Un tempo d’esodo abbiamo chiamato quello che si è aperto dopo le grandi fratture, i grandi disvelamenti, e le uscite dagli ordini di prima. Un tempo da tornare a sperimentare come un cammino, e nel quale cercare e “provare”, anticipandoli, un orizzonte e una promessa. Una promessa buona tra uomini e donne, tra generazioni, tra culture e popoli. Tra generazioni forse anzitutto.
E il dono – la sua pratica e la sua attesa, la sua capacità di liberare e di legare – ha attraversato le sofferenze, i corpi, le biografie.
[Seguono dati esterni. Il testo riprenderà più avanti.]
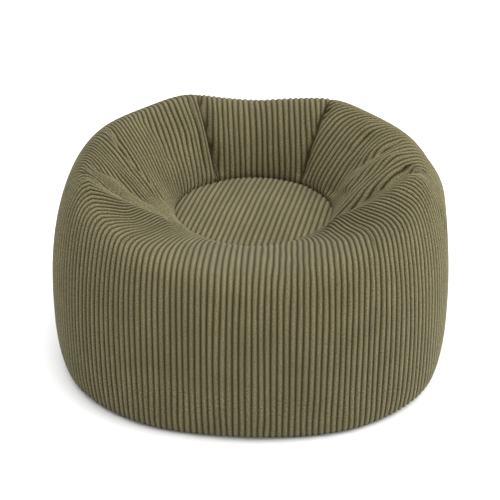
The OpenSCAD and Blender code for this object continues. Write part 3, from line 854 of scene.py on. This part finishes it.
# ------------------------ materials
def material(name):
    """A new material with a lone surface shader."""
    mat = bpy.data.materials.new(name)
    mat.use_nodes = True
    tree = mat.node_tree
    tree.nodes.clear()
    out = tree.nodes.new("ShaderNodeOutputMaterial")
    bsdf = tree.nodes.new("ShaderNodeBsdfPrincipled")
    tree.links.new(bsdf.outputs[0], out.inputs[0])
    return mat, tree, bsdf


def node(tree, kind, inputs=(), **settings):
    """A shader node; each input is a socket to link or a constant to set."""
    item = tree.nodes.new(kind)
    for key, value in settings.items():
        setattr(item, key, value)
    for key, value in dict(inputs).items():
        if isinstance(value, bpy.types.NodeSocket):
            tree.links.new(value, item.inputs[key])
        else:
            item.inputs[key].default_value = value
    return item


def calc(tree, operation, *values):
    return node(tree, "ShaderNodeMath", dict(enumerate(values)), operation=operation).outputs[0]


def noise(tree, place, scale, detail, roughness=0.5):
    """Soft random clouds, this many to the metre."""
    return node(tree, "ShaderNodeTexNoise", {"Vector": place, "Scale": scale, "Detail": detail,
                                             "Roughness": roughness}).outputs["Fac"]


def scaled(tree, place, by):
    return node(tree, "ShaderNodeVectorMath", {0: place, 1: by}, operation="MULTIPLY").outputs[0]


def remap(tree, value, low, high, to_low, to_high):
    """Maps the range low to high onto another, and clamps it there."""
    return node(tree, "ShaderNodeMapRange", {"Value": value, 1: low, 2: high, 3: to_low,
                                             4: to_high}).outputs[0]


def blend(tree, share, low, high):
    return node(tree, "ShaderNodeMix", {0: share, 6: (*low, 1), 7: (*high, 1)}, data_type="RGBA").outputs[2]


def surface(tree, bsdf, colour, height, strength, distance, constants):
    """Colours a surface, raises its grain and sets its constants."""
    tree.links.new(colour, bsdf.inputs["Base Color"])
    bump = node(tree, "ShaderNodeBump", {"Height": height, "Strength": strength, "Distance": distance})
    tree.links.new(bump.outputs[0], bsdf.inputs["Normal"])
    for key, value in constants.items():
        bsdf.inputs[key].default_value = value


# Colour of the cords' tops, and a darker colour painted into the grooves as shade
CORD_TOP = (0.124, 0.110, 0.057)
CORD_GROOVE_SHADE = (0.029, 0.020, 0.0055)


def corduroy():
    """Pile with painted shade in its grooves, with tufts, fine fuzz, streaks along the cords and slow clouds.
    """
    mat, tree, bsdf = material("corduroy")
    rib = node(tree, "ShaderNodeAttribute", attribute_name="cord").outputs["Fac"]
    place = node(tree, "ShaderNodeAttribute", attribute_name="cloth").outputs["Vector"]
    fuzz = noise(tree, scaled(tree, place, (1.0, 0.7, 1.0)), 620.0, 2.0, 0.6)
    grain = noise(tree, place, 300.0, 1.0)
    streak = noise(tree, scaled(tree, place, (1.0, 0.03, 1.0)), 75.0, 1.0)
    cloud = noise(tree, place, 14.0, 3.0)
    # Painted shade: the grooves between the cords get the darker colour, the cord tops the lighter one
    tint = blend(tree, remap(tree, rib, 0.1, 0.9, 0.0, 1.0), CORD_GROOVE_SHADE, CORD_TOP)
    spot = remap(tree, fuzz, 0.34, 0.66, 0.52, 1.50)
    wash = remap(tree, cloud, 0.3, 0.7, 0.92, 1.08)
    worn = remap(tree, streak, 0.3, 0.7, 0.92, 1.08)
    tuft = remap(tree, grain, 0.32, 0.68, 0.72, 1.28)
    even = calc(tree, "MULTIPLY", wash, calc(tree, "MULTIPLY", worn, tuft))
    gain = calc(tree, "MULTIPLY", spot, even)
    colour = node(tree, "ShaderNodeVectorMath", {0: tint, "Scale": gain}, operation="SCALE").outputs[0]
    surface(tree, bsdf, colour, fuzz, 0.9, 0.0012,
            {"Roughness": 0.95, "Specular IOR Level": 0.12, "Sheen Weight": 0.14, "Sheen Roughness": 0.45,
             "Sheen Tint": (0.80, 0.84, 0.68, 1)})
    return mat


def woven(name, low, high, thread):
    """Plain weave of the given thread width, from crossed waves."""
    mat, tree, bsdf = material(name)
    place = node(tree, "ShaderNodeTexCoord").outputs["Object"]
    wave = {"Vector": place, "Scale": 0.314 / thread, "Distortion": 0.6, "Detail": 1.0}
    over, under = (node(tree, "ShaderNodeTexWave", wave, bands_direction=axis).outputs["Fac"] for axis in "XY")
    slub = noise(tree, place, 180.0, 3.0)
    both = calc(tree, "MULTIPLY_ADD", slub, 0.6, calc(tree, "MULTIPLY", over, under))
    tint = blend(tree, remap(tree, both, 0.25, 1.1, 0.0, 1.0), low, high)
    surface(tree, bsdf, tint, both, 0.5, thread * 0.4, {"Roughness": 0.92, "Specular IOR Level": 0.2})
    return mat


def moulded(name, low, high, rough, metallic=0.0):
    """Nylon or enamelled metal: slightly cloudy colour, fine orange peel and uneven gloss."""
    mat, tree, bsdf = material(name)
    place = node(tree, "ShaderNodeTexCoord").outputs["Object"]
    cloud = noise(tree, place, 260.0, 4.0)
    fine = noise(tree, place, 2080.0, 2.0)
    surface(tree, bsdf, blend(tree, cloud, low, high), fine, 0.25, 0.0001, {"Metallic": metallic})
    tree.links.new(remap(tree, cloud, 0.3, 0.7, rough - 0.08, rough + 0.08), bsdf.inputs["Roughness"])
    return mat


def bead_material():
    """Expanded polystyrene: packed round beads with shaded gaps."""
    mat, tree, bsdf = material("beads")
    place = node(tree, "ShaderNodeTexCoord").outputs["Object"]
    cell = node(tree, "ShaderNodeTexVoronoi", {"Vector": place, "Scale": 260.0}).outputs["Distance"]
    round_bead = remap(tree, cell, 0.1, 0.75, 1.0, 0.0)
    tint = blend(tree, round_bead, (0.55, 0.55, 0.53), (0.90, 0.90, 0.89))
    surface(tree, bsdf, tint, round_bead, 0.8, 0.0015, {"Roughness": 0.7})
    return mat


def dress(pieces, mat):
    """Gives the chair's own pieces their material and hangs them on the chair's body."""
    for piece in pieces:
        piece.data.materials.append(mat)
        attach(piece, "chair")


def dress_nodes(names, mat):
    """Gives CAD nodes that stay as they are a better material, in their objects' slots."""
    for name in names:
        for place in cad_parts[name].material_slots:
            place.material = mat


canvas = woven("base_canvas", (0.020, 0.020, 0.015), (0.062, 0.062, 0.046), 0.0009)
thread_mat = woven("thread", (0.05, 0.048, 0.028), (0.12, 0.115, 0.065), 0.0003)
tape_mat = woven("zip_tape", (0.085, 0.08, 0.038), (0.16, 0.155, 0.082), 0.0006)
teeth_mat = moulded("zip_nylon", (0.055, 0.054, 0.030), (0.095, 0.093, 0.055), 0.38)
metal_mat = moulded("zip_metal", (0.20, 0.195, 0.155), (0.32, 0.31, 0.26), 0.42, 0.5)
liner_mat = woven("liner_cloth", (0.60, 0.60, 0.56), (0.76, 0.76, 0.72), 0.0005)
liner_nylon = moulded("liner_nylon", (0.70, 0.70, 0.68), (0.82, 0.82, 0.80), 0.4)

dress(wall + [seat], corduroy())
dress([base_piece], canvas)
dress([base_thread], thread_mat)
dress(tapes + tape_threads, tape_mat)
dress(coils, teeth_mat)
dress(liner, liner_mat)
dress([liner_floor] + liner_tapes, liner_mat)
dress(liner_coils, liner_nylon)
dress([beads], bead_material())
dress_nodes(("zip_stop_left", "zip_stop_right", "zip_slider"), metal_mat)
dress_nodes(("liner_zip_stop_left", "liner_zip_stop_right", "liner_zip_slider"), liner_nylon)


# ------------------------ stage, light and camera
def area_light(name, place, target, size, power):
    """A square white lamp at a place, turned to its target."""
    light = bpy.data.lights.new(name, "AREA")
    light.size, light.energy = size, power
    obj = bpy.data.objects.new(name, light)
    obj.location = place
    direction = np.array(target) - np.array(place)
    obj.rotation_euler = Vector(direction).to_track_quat("-Z", "Y").to_euler()
    bpy.context.scene.collection.objects.link(obj)


ROOM_DIM = 0.17  # light from every side of the room
# Bright sides of the room: direction and strength
ROOM_SIDES = (((0.98, 0, 0.2), 1.5), ((0.71, 0, 0.71), 2.4), ((-0.1, 0, 0.99), 3.5), ((0, -0.8, 0.6), 0.35))


def soft_room():
    """A room with white walls, brighter on some sides."""
    world = bpy.data.worlds.new("studio")
    bpy.context.scene.world = world
    world.use_nodes = True
    tree = world.node_tree
    way = node(tree, "ShaderNodeTexCoord").outputs["Generated"]
    glow = ROOM_DIM
    for side, strength in ROOM_SIDES:
        facing = node(tree, "ShaderNodeVectorMath", {0: way, 1: side}, operation="DOT_PRODUCT")
        ahead = calc(tree, "MAXIMUM", facing.outputs["Value"], 0.0)
        glow = calc(tree, "MULTIPLY_ADD", calc(tree, "POWER", ahead, 4.0), strength, glow)
    sky = tree.nodes["Background"]
    sky.inputs[0].default_value = (1, 1, 1, 1)
    tree.links.new(glow, sky.inputs[1])


def stage():
    bpy.ops.mesh.primitive_plane_add(size=40, location=(0, 0, -0.0005))
    floor = bpy.context.object
    floor.name = "floor"
    mat, _, bsdf = material("floor")
    bsdf.inputs["Base Color"].default_value = (0.87, 0.87, 0.87, 1)
    bsdf.inputs["Roughness"].default_value = 0.9
    floor.data.materials.append(mat)
    soft_room()
    area_light("key", (2.6, -0.2, 1.7), (0, 0, 0.2), 1.0, 14)
    bpy.context.scene.view_settings.view_transform = "Standard"


AZIMUTH, ELEVATION = math.radians(4.2), math.radians(28.2)
DISTANCE, LENS = 2.7, 88.3  # metres from the target, millimetres
TARGET = (-0.0065, 0, 0.206)


def camera():
    """The camera, in front of the chair and above it."""
    back = np.array([math.sin(AZIMUTH) * math.cos(ELEVATION), -math.cos(AZIMUTH) * math.cos(ELEVATION),
                     math.sin(ELEVATION)])
    cam = bpy.data.cameras.new("camera")
    cam.sensor_width, cam.lens = 36, LENS
    obj = bpy.data.objects.new("camera", cam)
    obj.location = np.array(TARGET) + back * DISTANCE
    obj.rotation_euler = Vector(-back).to_track_quat("-Z", "Y").to_euler()
    bpy.context.scene.collection.objects.link(obj)
    bpy.context.scene.camera = obj


stage()
camera()
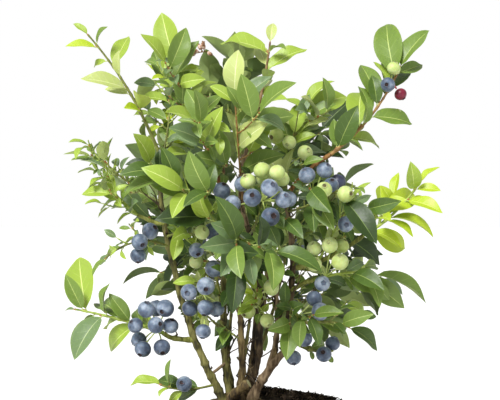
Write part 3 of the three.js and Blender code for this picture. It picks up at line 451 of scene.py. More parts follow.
def is_free(points, mass):
    """True where all points stay off the wood and the soil, and nearer this shoot than any other."""
    if (limb_gaps(points) < SPACE.limb).any():
        return False
    from_foot = np.hypot(points[:, 0] - FOOT.x, points[:, 1] - FOOT.y)
    foot_top = FOOT.bottom + FOOT.height + SPACE.limb
    near_foot = (from_foot < FOOT.radius + SPACE.limb) & (points[:, 2] < foot_top)
    from_axis = np.hypot(points[:, 0], points[:, 1])
    near_soil = (from_axis < POT.rim + SPACE.limb) & (points[:, 2] < SOIL.top + SPACE.limb)
    if (near_foot | near_soil).any():
        return False
    others = stem_gaps(points)
    own = others[:, mass.index].copy()
    others[:, mass.index] = np.inf
    return bool((others.min(axis=1) - own > 2 * SPACE.neighbour).all())


def on_facets(curve, rings, share):
    """A point on the straight facets between a shoot's rings, where leaves and stalks take root."""
    k = next(index for index, ring in enumerate(rings) if ring >= share)
    low = rings[k - 1] if k > 0 else 0
    part = (share - low) / (rings[k] - low)
    return curve.at(low) + (curve.at(rings[k]) - curve.at(low)) * part


# %% [markdown]
# ## Where the berries hang
# Blueberries ripen in tight clusters at the end of last year's shoots. Each cluster is a domed sunflower
# pattern: the berries turn by the golden angle, and one that would touch its neighbour is pushed outwards.
# The berries are placed before any leaf, because the leaves give way to them.

# %% Bunch the berries
def has_room(mass, centre, radius, foot):
    """True where a berry and its stalk stay off the wood, the other shoots and the soil."""
    for share in STALK.checks:
        point = foot + (centre - foot) * share
        size = radius if share == 1 else STALK.radius
        if limb_gaps(point[None])[0] <= size + SPACE.berry:
            return False
        stems = stem_gaps(point[None])[0]
        stems[mass.index] = np.inf
        if stems.min() <= size + STEM.radius + SPACE.berry:
            return False
        if point[2] - size <= SOIL.top + SOIL.ridge_rise:
            return False
    return True


def on_dome(middle, way, out, far):
    """A point so far from a cluster's middle, on the cluster's dome."""
    return middle + way * far - out * far * far / (BERRY.dome * BERRY.radius)


def bunch_berries(mass, berries):
    """Adds the berries of one shoot to the list of all berries."""
    random = make_random(BERRY.seed_step + mass.index)
    for share, kinds, away in mass.fruit:
        foot = on_facets(mass.curve, STEM.rings, min(share, STALK.last))
        middle = foot + np.array(away, float)
        out = unit(np.array(away, float))
        first, second = square_to(out, UP)
        phase = 360 * random()
        count = len(kinds)
        start = BERRY.few_start if count < BERRY.few else BERRY.many_start
        cluster = []
        for k in range(count):
            radius = BERRY.radius * (1 + spread(random, BERRY.spread))
            angle = math.radians(phase + k * ROUND)
            way = first * math.cos(angle) + second * math.sin(angle)
            far = 0 if count == 1 else BERRY.radius * BERRY.packing * math.sqrt(k + start)
            centre = on_dome(middle, way, out, far)
            while any(norm(o.centre - centre) < o.radius + radius + BERRY.apart for o in berries):
                far += BERRY.push
                centre = on_dome(middle, way, out, far)
            if has_room(mass, centre, radius, foot):
                berry = Facts(mass=mass, centre=centre, radius=radius, foot=foot, out=out)
                berries.append(berry)
                cluster.append(berry)
        for berry, kind in zip(sorted(cluster, key=lambda berry: -berry.centre[2]), kinds):
            berry.kind = kind


berries = []
for mass in masses:
    bunch_berries(mass, berries)
print(len(berries), "berries, of which", sum(berry.kind == "G" for berry in berries), "are green")

BERRY_CENTRES = np.array([berry.centre for berry in berries])
BERRY_RADII = np.array([berry.radius for berry in berries])
BERRY_FEET = np.array([berry.foot for berry in berries])
STALK_PIECES = (BERRY_FEET[:, None], (BERRY_CENTRES - BERRY_FEET)[:, None])


def clear_of_berries(points):
    """True where all points keep clear of every berry and, beyond its foot, of every stalk."""
    to_centre = norm(points[:, None] - BERRY_CENTRES, axis=-1)
    if (to_centre <= BERRY_RADII + SPACE.berry).any():
        return False
    to_foot = norm(points[:, None] - BERRY_FEET, axis=-1)
    to_stalk = gaps_to(points, *STALK_PIECES)[0][..., 0]
    return bool(((to_foot < SPACE.stalk_foot) | (to_stalk > SPACE.stalk)).all())


# %% [markdown]
# ## Growing the leaves
# A blade arches over as it leaves its petiole, and folds a little along its midrib. The rule sets a leaf
# at the end of each shoot, then walks the nodes from the foot upwards: each takes a leaf or a side twig
# with leaves of its own. What finds no room is turned round the shoot and made smaller, up to ten times.
# The coarse grade repeats the plain model leaf for leaf. The fine grade then fills in between.

# %% The blade of one leaf
def leaf_outline(share):
    """Half width of a blade, from 0 at its ends to 1, a share of the way along."""
    return np.sin(np.pi * np.clip(share, 0, 1) ** LEAF.skew).clip(0) ** LEAF.blunt


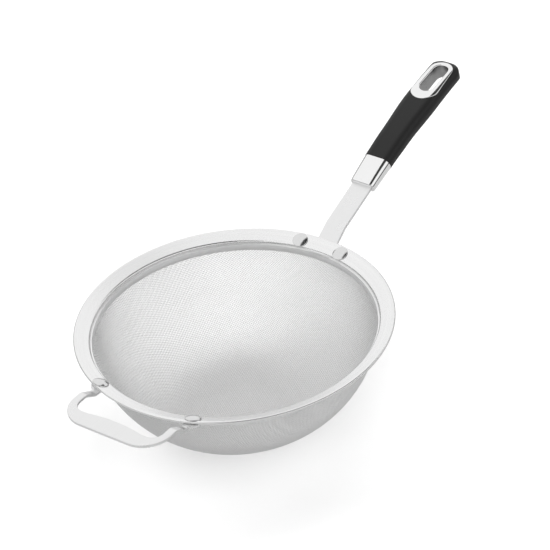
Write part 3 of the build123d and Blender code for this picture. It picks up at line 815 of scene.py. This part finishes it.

Ha caratterizzato le “piegature” delle risorse e dei saperi, le forme del legame sociale, le attese verso la politica, verso l’economia, verso la scienza. Il dono, in tempo d’esodo, è come tornato al cuore della dinamica che apre vita come vita comune e cammino possibile.
In questo tempo, l’autore dice d’essersi ricordato e d’essersi tenuto davanti «il dolore e la bellezza del vivere, della realtà di essere poveri». E di avere imparato “nuove gratitudini”, con la possibilità anche di costruire insieme. «Ci si è trovati, così, al di là del dovere, nell’attesa fraterna».
È una maturazione dei giorni, degli incontri, dello sguardo che viene colto da ciò che vale e che ti chiama e destina; dal lungo respiro della passione e dal desiderio. C’è fatica e prova, sudore e attesa in tutto questo; provi tutto questo ogni giorno in cui senti dissolvenza, in cui senti il finire. E poi la frattura dell’evento, una sorta di luce che appare dalla crepa: un po’ di stupore, anche di bellezza, magari di gioia. […] “Per vivere devi vivere”: devi andare all’incontro e lasciarti incontrare, entrare nel cammino e camminare. Allora ti viene in chiaro che quel che conta non è la quantità che pensi di cumulare e tenere, e neppure la qualità che appare qua e là o, per un po’, in quel che fai: è piuttosto la felicità che ti coglie, mentre giochi la partita della vita.
Come se riaffiorasse via via con più forza la consapevolezza che le vie del sapere, del potere non liberano la vita nella gioia. Nel volo serve anche sognare. Sognare apre il sapere e il potere, sognare è cogliere immagini e immaginazioni. È vedere la realtà, le persone, le esperienze in altra luce. […] La vita chiede di rinnovare un sì alla vita. […] Riflettere, narrare, sondare passaggi è uscire dalle ricorrenti nebbie delle “normalità” scontate e vuote.
Il poeta francese Christian Bobin apre uno dei suoi emozionanti piccoli libri (La présence pure, Le temps qu’il fait, 1999) con questo testo: «L’albero è di fronte alla finestra del soggiorno. Io lo interrogo ogni mattina: “Che c’è di nuovo oggi?”. La risposta arriva senza esitazioni, me la danno centinaia di foglie: “Tutto”».
Ecco. Dobbiamo stare anche noi a finestre aperte e guardare il mondo con gli occhi esteriori e con gli occhi interiori. Con attenzione e attesa. E chiedere anche noi che cosa c’è oggi di nuovo al mondo. Non per possederlo, ma per accoglierlo. A questo mi sembra che ci inviti il profetico (nel suo senso più pieno) libro di Ivo Lizzola.